B. Key conditions which need to be satisfied for the deal to get to completion. eg:

• What due diligence will the buyer still need to do?

• Are any third party consents, regulatory approvals or tax clearances needed?

• Are there any issues to be addressed as a result of how the buyer is financing the deal?

• No major changes in the business from the date the Heads are signed

C. Key commercial terms. eg:

• Price. How is it to be worked out? Eg on a share sale, will there be an adjustment based on completion accounts? If so, briefly set out details of how they will be prepared and key assumptions and adjustments that might be needed. Possibly include a few worked examples.

• When will payment be made? Any deferred payments? Any conditional payments, eg an earn-out’ basis’? If so, how will this actually work? What if any security will the buyer provide?

• How will payment be made? eg will any of it be paid by way of loan notes, or shares in the buyer?

• If it’s an asset sale, details of the assets which are to be included in the sale, or excluded from the sale; or of any liabilities that the buyer will agree to take on.

D. Summaries of standard provisions that the parties expect to be covered in the final purchase agreement. eg:

• A statement that there will be ‘usual’ warranties (and, from the sellers’ point of view, ‘usual’ caps and other limitations on liability and seller protection provisions) appropriate to a deal of this size and nature. (Your solicitors can tell you what this means, for example in terms of how warranties and disclosure letters work.)

• Whether there will be a ‘usual’ tax indemnity (ie the seller broadly indemnifying the buyer against any tax which the target company’s accounts didn’t provide for or any unusual tax liability that might have arisen since that accounts date). The actual tax indemnity in the share purchase agreement will cover several pages and be far more complicated.

• A brief summary of any restrictive covenants that the parties have agreed.

E. Specific additional provisions or protections the parties might want to include. eg:

• Possibly agree and set out caps and other limits on liability under warranties, and other key ‘vendor protection’ terms, to save arguing over these later.

• If the buyer knows of a potential liability it wants covered, the Heads could say that the sellers must give the buyer an indemnity against it.

• If some of the consideration is deferred, the sellers might want appropriate guarantees or other security to be provided.

F. Deal structure. eg will exchange of contracts and completion be simultaneous? (If they are not, quite a few knock on issues need to be addressed to cover the ‘gap’ between exchange and completion.)

G. Key terms covering any ancillary agreements. eg a new consultancy agreement with a seller; or any transitional services agreement.

H. Deal timeframe. When are the parties hoping to exchange contracts/complete.

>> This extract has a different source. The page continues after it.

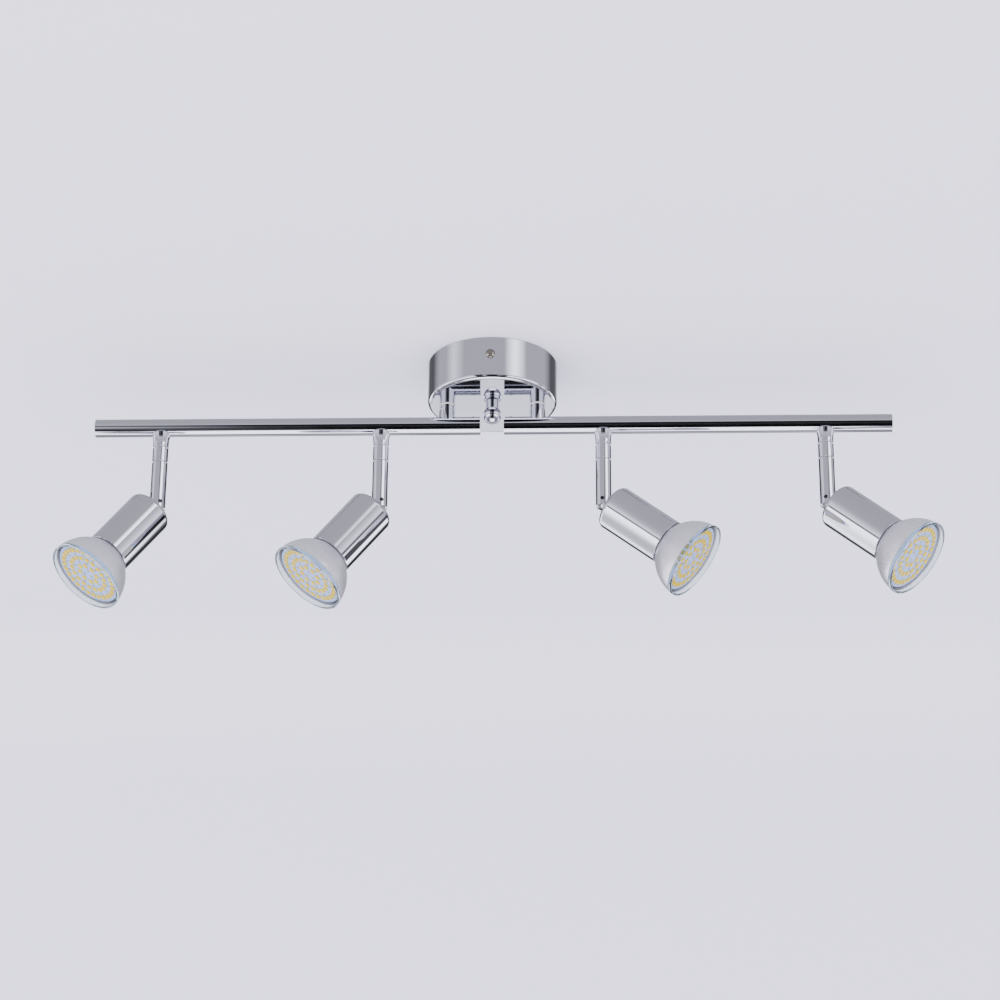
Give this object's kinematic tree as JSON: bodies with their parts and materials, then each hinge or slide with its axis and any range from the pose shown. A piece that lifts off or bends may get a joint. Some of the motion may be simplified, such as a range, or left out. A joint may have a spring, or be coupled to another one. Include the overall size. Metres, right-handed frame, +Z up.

Is there a timetable leading up to this? eg for particular due diligence to be done, or for the first draft purchase agreement to be circulated?

I. Deal housekeeping, and key transaction documents. eg who will draft the main agreement (generally the buyer); how will the disclosure process be managed?

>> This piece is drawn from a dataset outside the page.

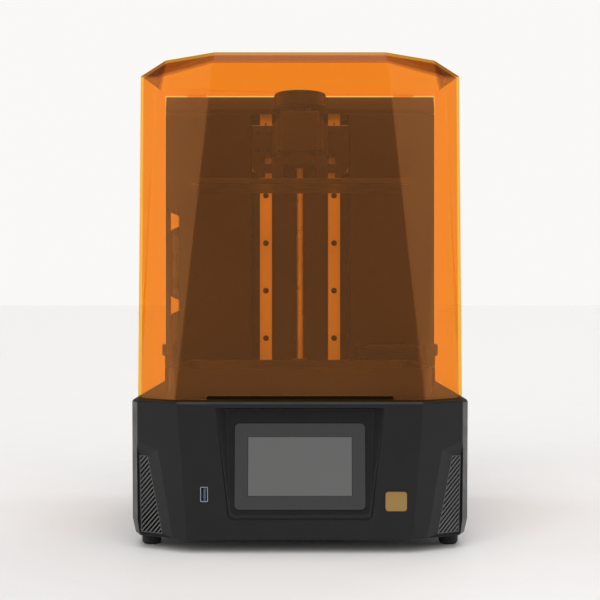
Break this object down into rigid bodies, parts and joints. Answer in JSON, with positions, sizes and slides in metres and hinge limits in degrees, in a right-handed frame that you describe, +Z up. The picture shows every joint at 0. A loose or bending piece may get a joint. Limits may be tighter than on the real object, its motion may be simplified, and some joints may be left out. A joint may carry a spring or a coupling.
{
  "type": "resin printer",
  "caption": "Desktop resin printer: black base with a leaning touch screen, vat and exposure panel on top, platform on a screw-driven rail lift, under a faceted flip-up orange hood.",
  "frame": {"origin": "centre of the machine's box on the surface it stands on", "axes": "+Z up, -Y towards the front with the touch screen, +X to the right as seen from the front"},
  "size_m": [0.353, 0.4094, 0.5215],
  "materials": {
    "black_plastic": "fine moulded texture, satin",
    "black_metal": "black powder coat",
    "tinted_cover": "polished see-through orange acrylic",
    "steel": "ground",
    "aluminium": "bead blasted and anodised",
    "rubber": "matt",
    "screen_border": "satin grey border under glass",
    "screen_glass": "dark glass, display off",
    "gold_plate": "brushed",
    "circuit_board": "solder mask",
    "brass": "machined",
    "clear_film": "clear",
    "white_diffuser": "milky",
    "blue_plastic": "moulded"
  },
  "bodies": {
    "frame": {"base_shell": "black_plastic", "screen_surround": "black_plastic", "corner_grille_left": "black_plastic", "corner_grille_right": "black_plastic", "side_grille_left": "black_plastic", "side_grille_right": "black_plastic", "rear_housing": "black_plastic", "housing_cap": "black_plastic", "fan_frame": "black_plastic", "power_inlet": "black_plastic", "bottom_plate": "black_metal", "deck_plate": "black_metal", "z_column": "black_metal", "rear_cover": "black_metal", "screw_bearing_top": "black_metal", "hinge_bracket_left": "black_metal", "hinge_bracket_right": "black_metal", "z_motor": "black_metal", "light_housing": "black_metal", "rail_left": "steel", "rail_right": "steel", "hinge_pin_left": "steel", "hinge_pin_right": "steel", "film_frame": "steel", "light_clip_upper": "steel", "light_clip_lower": "steel", "vat_body": "aluminium", "heat_sink": "aluminium", "power_supply": "aluminium", "foot_front_left": "rubber", "foot_front_right": "rubber", "foot_rear_left": "rubber", "foot_rear_right": "rubber", "screen_bezel": "screen_border", "touch_screen": "screen_glass", "lcd_panel": "screen_glass", "badge_plate": "gold_plate", "led_board": "circuit_board", "mainboard": "circuit_board", "release_film": "clear_film", "lens_plate": "clear_film", "light_bar": "white_diffuser", "usb_port": "blue_plastic"},
    "hood": {"hood_cover": "tinted_cover"},
    "carriage": {"rail_block_left": "steel", "rail_block_right": "steel", "carriage_plate": "black_metal", "lead_nut": "brass", "platform_arm": "black_metal", "platform_head": "black_metal", "platform_bracket": "black_metal", "build_plate": "aluminium"},
    "screw": {"lead_screw": "steel", "screw_coupling": "aluminium"},
    "platform_knob": {"platform_knob": "black_plastic"},
    "vat_knob_left": {"vat_knob_left": "black_plastic"},
    "vat_knob_right": {"vat_knob_right": "black_plastic"},
    "fan": {"fan_rotor": "black_plastic"},
    "rocker": {"power_rocker": "black_plastic"},
    "filter": {"air_filter": "black_plastic"}
  },
  "joints": [
    {"name": "hood_hinge", "type": "hinge", "parent": "frame", "child": "hood", "pos_m": [0, 0.1165, 0.507], "axis": [-1, 0, 0], "range_deg": [0, 80]},
    {"name": "lift_slide", "type": "slide", "parent": "frame", "child": "carriage", "axis": [0, 0, 1], "range_m": [-0.225, 0.008]},
    {"name": "screw_turn", "type": "hinge", "parent": "frame", "child": "screw", "pos_m": [0, 0.1185, 0.3], "axis": [0, 0, 1], "range_deg": [-400, 10200]},
    {"name": "platform_knob_turn", "type": "hinge", "parent": "carriage", "child": "platform_knob", "pos_m": [0, -0.0415, 0.48], "axis": [0, 0, 1], "range_deg": [0, 180]},
    {"name": "vat_knob_left_turn", "type": "hinge", "parent": "frame", "child": "vat_knob_left", "pos_m": [-0.147, -0.0475, 0.2], "axis": [0, 0, 1], "range_deg": [0, 720]},
    {"name": "vat_knob_right_turn", "type": "hinge", "parent": "frame", "child": "vat_knob_right", "pos_m": [0.147, -0.0475, 0.2], "axis": [0, 0, 1], "range_deg": [0, 720]},
    {"name": "fan_spin", "type": "hinge", "parent": "frame", "child": "fan", "pos_m": [0.095, 0.191, 0.06], "axis": [0, 1, 0], "continuous": true},
    {"name": "rocker_tilt", "type": "hinge", "parent": "frame", "child": "rocker", "pos_m": [-0.1235, 0.2005, 0.059], "axis": [-1, 0, 0], "range_deg": [0, 16]},
    {"name": "filter_lift", "type": "slide", "parent": "frame", "child": "filter", "axis": [0, 0, 1], "range_m": [0, 0.12]}
  ],
  "couplings": [
    {"joint": "screw_turn", "follows": "lift_slide", "rad_per_m": -785.4}
  ]
}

J. Acknowledgement that the Heads are not exhaustive. The parties want to be reasonably comfortable that they have agreed enough to justify going full steam ahead on putting the formal deal together. But they don’t want to feel that signing the Heads means they have their hands tied behind their backs if they come up with something later that they want to address. Rather than letting any worry about this kind of thing hold up the signing of the Heads it can be helpful to make clear that each party reserves the right to raise new issues later.

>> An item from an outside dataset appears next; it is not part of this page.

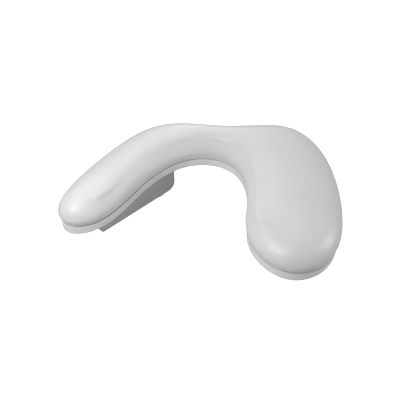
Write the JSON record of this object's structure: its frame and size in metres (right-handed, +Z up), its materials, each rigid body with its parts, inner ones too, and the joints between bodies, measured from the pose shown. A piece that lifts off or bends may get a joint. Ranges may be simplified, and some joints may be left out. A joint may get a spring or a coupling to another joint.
{
  "type": "dental chair armrest",
  "caption": "Padded bent armrest of a dental chair, with a wide elbow lobe, that swings aside on a flanged swivel.",
  "frame": {"origin": "centre of the swivel flange's lower face, on the swivel axis", "axes": "+Z up along the swivel axis; +X towards the elbow lobe, along the longest side; +Y towards the convex side of the bend"},
  "size_m": [0.4124, 0.2956, 0.113],
  "materials": {
    "cover_vinyl": "seamless semi-gloss vinyl, light neutral grey",
    "foam": "open moulded polyurethane foam",
    "plywood": "birch plywood",
    "shell_plastic": "satin moulded plastic, light neutral grey",
    "housing_plastic": "fine-grained moulded plastic, mid grey",
    "coated_steel": "powder coat",
    "zinc_steel": "zinc plated",
    "turned_steel": "turned",
    "spring_steel": "blued",
    "bush_polymer": "natural acetal"
  },
  "bodies": {
    "mount": {"pivot_flange": "turned_steel", "pivot_spindle": "turned_steel", "stop_pin": "turned_steel", "thrust_washer": "bush_polymer", "friction_washer": "zinc_steel", "disc_spring": "spring_steel", "lock_nut": "zinc_steel"},
    "armrest": {"upholstery_cover": "cover_vinyl", "foam_core": "foam", "pad_board": "plywood", "tee_nuts": "zinc_steel", "cover_staples": "zinc_steel", "lower_shell": "shell_plastic", "shell_screws": "zinc_steel", "screw_caps": "shell_plastic", "bracket_housing": "housing_plastic", "housing_screws": "zinc_steel", "bracket_plate": "coated_steel", "hub_tube": "coated_steel", "bracket_web": "coated_steel", "stop_lugs": "coated_steel", "bracket_bolts": "zinc_steel", "upper_bush": "bush_polymer", "lower_bush": "bush_polymer"}
  },
  "joints": [
    {"name": "swivel", "type": "hinge", "parent": "mount", "child": "armrest", "pos_m": [0, 0, 0], "axis": [0, 0, 1], "range_deg": [0, 100]}
  ]
}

K. Exclusivity or lock-out. ie preventing the sellers from negotiating with anyone else for a period of time.

L. Confidentiality. Particularly in relation to information which the buyer learns during its due diligence. The parties will usually already have signed a confidentiality agreement at an earlier stage in their discussions.

M. Break fees. Broadly, agreement that one or other party will pay the other’s costs if the deal doesn’t end up going ahead for various reasons. Can be quite tricky to firm up on.

N. Governing law

O. Which clauses if any are intended to be legally binding.